__Task description__:
Can the data below be set down again exactly, line for line?

__Source data__:
------------
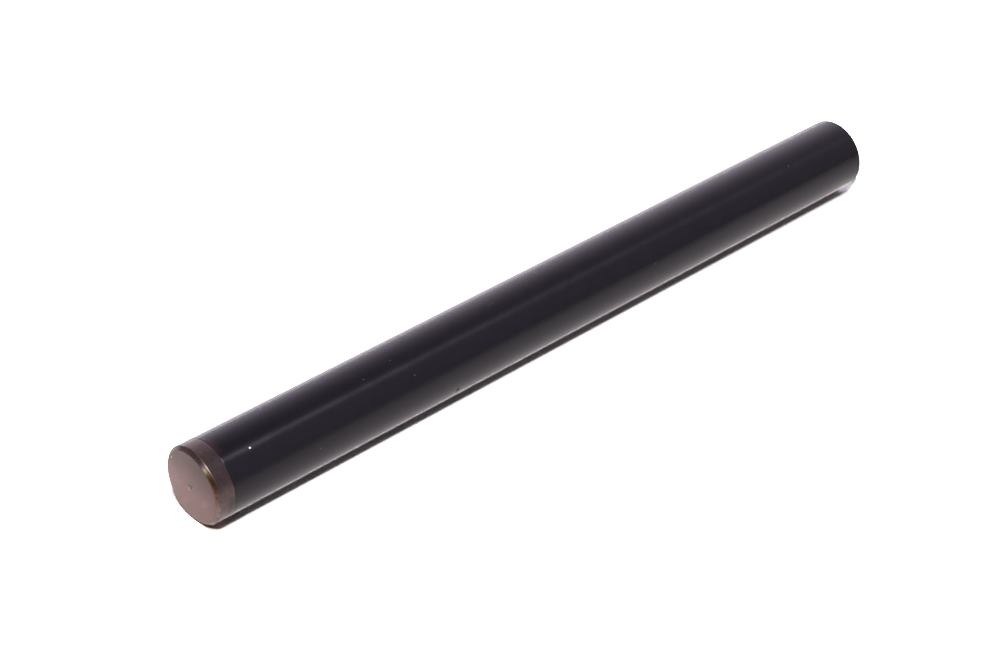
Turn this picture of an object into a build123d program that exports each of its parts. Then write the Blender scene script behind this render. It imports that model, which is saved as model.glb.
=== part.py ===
import os
from math import radians, tan

from build123d import *

# Fuel pump pushrod: a ground steel rod with a bronze button pressed into one end.
# It stands on its plain end. The axis is +Z and the bronze face is on top.

# Driving sizes of the whole rod, in millimetres
rod_diameter = 12.7
overall_length = 146.05
foot_chamfer = 0.4

# Driving sizes of the bronze tip
head_length = 3.175
face_chamfer = 0.55
centre_mark_diameter = 1.0
centre_mark_angle = 118.0
spigot_diameter = 6.35
spigot_length = 9.5
spigot_lead_chamfer = 0.5

# Driving sizes of the socket that holds the tip
socket_room = 1.5
socket_mouth_chamfer = 0.4
drill_point_angle = 118.0
press_clearance = 0.0

# Radii that follow
rod_radius = rod_diameter / 2
spigot_radius = spigot_diameter / 2
socket_radius = spigot_radius + press_clearance
centre_mark_radius = centre_mark_diameter / 2

# Heights that follow, measured up from the plain end
joint_height = overall_length - head_length
spigot_end_height = joint_height - spigot_length
socket_floor_height = spigot_end_height - socket_room


def cone_depth(radius, point_angle):
    """Depth of the cone that a drill with this point angle leaves."""
    return radius / tan(radians(point_angle / 2))


def turned(*profile):
    """A turned solid: a half section of (radius, height) points, revolved about the rod's axis."""
    with BuildPart() as solid:
        with BuildSketch(Plane.XZ):
            with BuildLine():
                Polyline(*profile, close=True)
            make_face()
        revolve(axis=Axis.Z)
    return solid.part


def make_rod_body():
    """Steel rod with a broken edge at its foot and a drilled blind socket in its top."""
    socket_point_height = socket_floor_height - cone_depth(socket_radius, drill_point_angle)
    return turned(
        (0, 0),
        (rod_radius - foot_chamfer, 0),
        (rod_radius, foot_chamfer),
        (rod_radius, joint_height),
        (socket_radius + socket_mouth_chamfer, joint_height),
        (socket_radius, joint_height - socket_mouth_chamfer),
        (socket_radius, socket_floor_height),
        (0, socket_point_height),
    )


def make_bronze_tip():
    """Bronze button: a head as wide as the rod, with its spigot pressed into the socket."""
    centre_mark_depth = cone_depth(centre_mark_radius, centre_mark_angle)
    return turned(
        (0, spigot_end_height),
        (spigot_radius - spigot_lead_chamfer, spigot_end_height),
        (spigot_radius, spigot_end_height + spigot_lead_chamfer),
        (spigot_radius, joint_height),
        (rod_radius, joint_height),
        (rod_radius, overall_length - face_chamfer),
        (rod_radius - face_chamfer, overall_length),
        (centre_mark_radius, overall_length),
        (0, overall_length - centre_mark_depth),
    )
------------
__Completed exercise__:
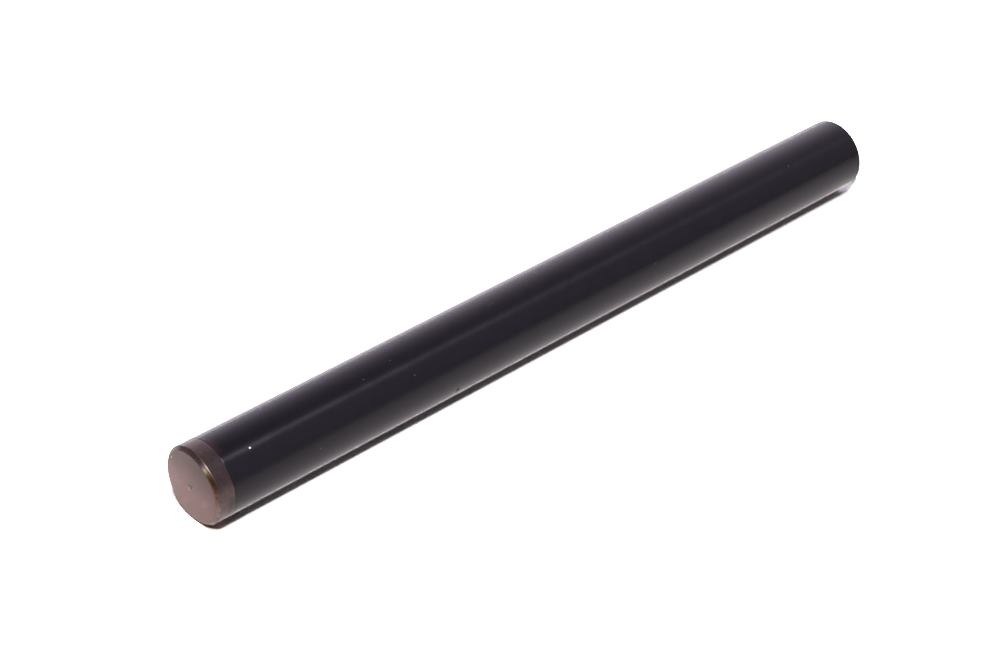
Turn this picture of an object into a build123d program that exports each of its parts. Then write the Blender scene script behind this render. It imports that model, which is saved as model.glb.
=== part.py ===
import os
from math import radians, tan

from build123d import *

# Fuel pump pushrod: a ground steel rod with a bronze button pressed into one end.
# It stands on its plain end. The axis is +Z and the bronze face is on top.

# Driving sizes of the whole rod, in millimetres
rod_diameter = 12.7
overall_length = 146.05
foot_chamfer = 0.4

# Driving sizes of the bronze tip
head_length = 3.175
face_chamfer = 0.55
centre_mark_diameter = 1.0
centre_mark_angle = 118.0
spigot_diameter = 6.35
spigot_length = 9.5
spigot_lead_chamfer = 0.5

# Driving sizes of the socket that holds the tip
socket_room = 1.5
socket_mouth_chamfer = 0.4
drill_point_angle = 118.0
press_clearance = 0.0

# Radii that follow
rod_radius = rod_diameter / 2
spigot_radius = spigot_diameter / 2
socket_radius = spigot_radius + press_clearance
centre_mark_radius = centre_mark_diameter / 2

# Heights that follow, measured up from the plain end
joint_height = overall_length - head_length
spigot_end_height = joint_height - spigot_length
socket_floor_height = spigot_end_height - socket_room


def cone_depth(radius, point_angle):
    """Depth of the cone that a drill with this point angle leaves."""
    return radius / tan(radians(point_angle / 2))


def turned(*profile):
    """A turned solid: a half section of (radius, height) points, revolved about the rod's axis."""
    with BuildPart() as solid:
        with BuildSketch(Plane.XZ):
            with BuildLine():
                Polyline(*profile, close=True)
            make_face()
        revolve(axis=Axis.Z)
    return solid.part


def make_rod_body():
    """Steel rod with a broken edge at its foot and a drilled blind socket in its top."""
    socket_point_height = socket_floor_height - cone_depth(socket_radius, drill_point_angle)
    return turned(
        (0, 0),
        (rod_radius - foot_chamfer, 0),
        (rod_radius, foot_chamfer),
        (rod_radius, joint_height),
        (socket_radius + socket_mouth_chamfer, joint_height),
        (socket_radius, joint_height - socket_mouth_chamfer),
        (socket_radius, socket_floor_height),
        (0, socket_point_height),
    )


def make_bronze_tip():
    """Bronze button: a head as wide as the rod, with its spigot pressed into the socket."""
    centre_mark_depth = cone_depth(centre_mark_radius, centre_mark_angle)
    return turned(
        (0, spigot_end_height),
        (spigot_radius - spigot_lead_chamfer, spigot_end_height),
        (spigot_radius, spigot_end_height + spigot_lead_chamfer),
        (spigot_radius, joint_height),
        (rod_radius, joint_height),
        (rod_radius, overall_length - face_chamfer),
        (rod_radius - face_chamfer, overall_length),
        (centre_mark_radius, overall_length),
        (0, overall_length - centre_mark_depth),
    )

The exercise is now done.